[U-Boot] Using CONFIG_ENV_FLAGS_LIST

Claudius Heine ch at denx.de
Mon Sep 9 12:54:33 UTC 2019


Hi Stefano,

On 09/09/2019 13.26, Stefano Babic wrote:
> Hi Claudius,
> 
> On 02/09/19 16:02, Claudius Heine wrote:
>> Hi,
>>
>> I am currently looking into variable flags in order to make some
>> variables read-only for secure boot.
>>
>> The idea is that the u-boot binary is signed, while the environment
>> file/partition is not. So the built-in default environment of u-boot can
>> be trusted, while the external environment cannot. The assumption is
>> that those flags can be used to customize the validation when the
>> external environment is loaded or scripts/commands are executed.
>>
>> From the '/README' I gather that the access attributes can be any of
>> "any", "read-only", "write-once" or "change-default".
>>
>> I first tried to restrict the variables by choosing 'read-only', but
>> apparently this applies to the internal environment as well, and now
>> those variables are not loaded from the internal environment.
>>
>> Then I tried 'write-once', this worked now as expected from within
>> u-boot, but I could modify the environment from the linux userspace via
>> fw_setenv and those changes appear in u-boot as well.

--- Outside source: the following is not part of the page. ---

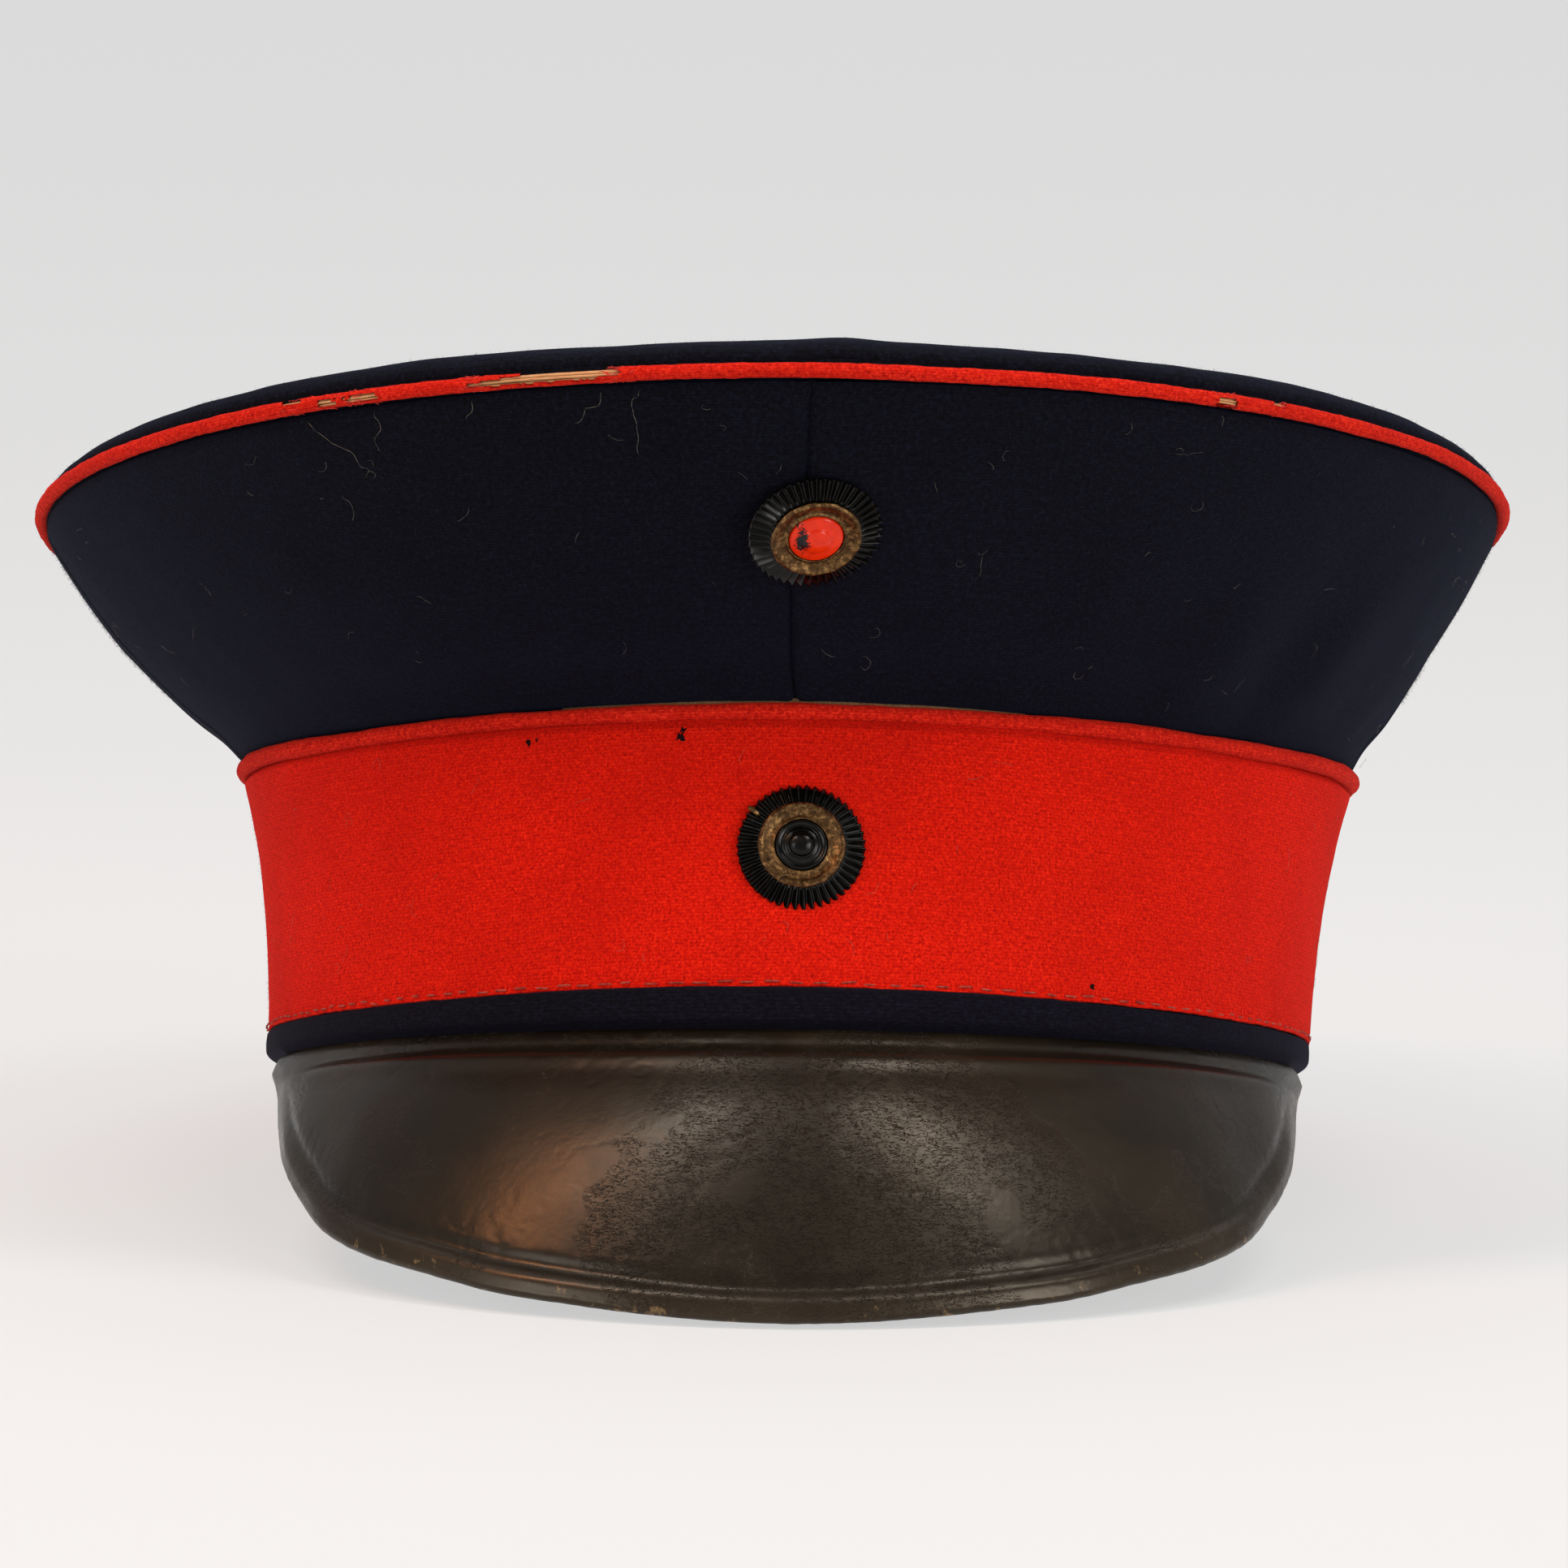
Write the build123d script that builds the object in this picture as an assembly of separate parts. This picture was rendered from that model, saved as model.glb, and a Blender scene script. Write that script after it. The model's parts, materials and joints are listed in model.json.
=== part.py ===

The same for
>> 'change-default'.
>>
>> Is there another way to fill the internal environment variable hash
>> table, so that 'read-only' works as expected?
>>
>> Heiko wrote some patches that change the behavior of the environment
>> loading so that the internal environment is loaded first before the
>> external environment.
> 
> But I think this is not mainlined.

Correct.

> 
>> This way 'write-once' should work as expected, but
>> I think 'read-only' should work that way already and we are missing
>> something here.
> 
> But '.flags' shoudl also be set as write once, else it is possible to
> rewrite the .flags variable making all environment read-write.
> 
> Heiko's patch is a work-around to get a signed environment. What I had
> for is to provide a signed environment (outside U-Boot with
> libubootenv), and U-Boot just verifies as it does for a kernel image -
> U-Boot does not need a private key, but U-Boot loses "saveenv" and the
> environment can be changed only from user space.

Interesting, however loosing 'saveenv' from within u-boot would very
inconvenient though. If the environment signature is invalid, would you
end up without one or load the internal one as fallback? If you load the
internal environment, can it query the external environment verification
state to handle this case and restore the external environment somehow?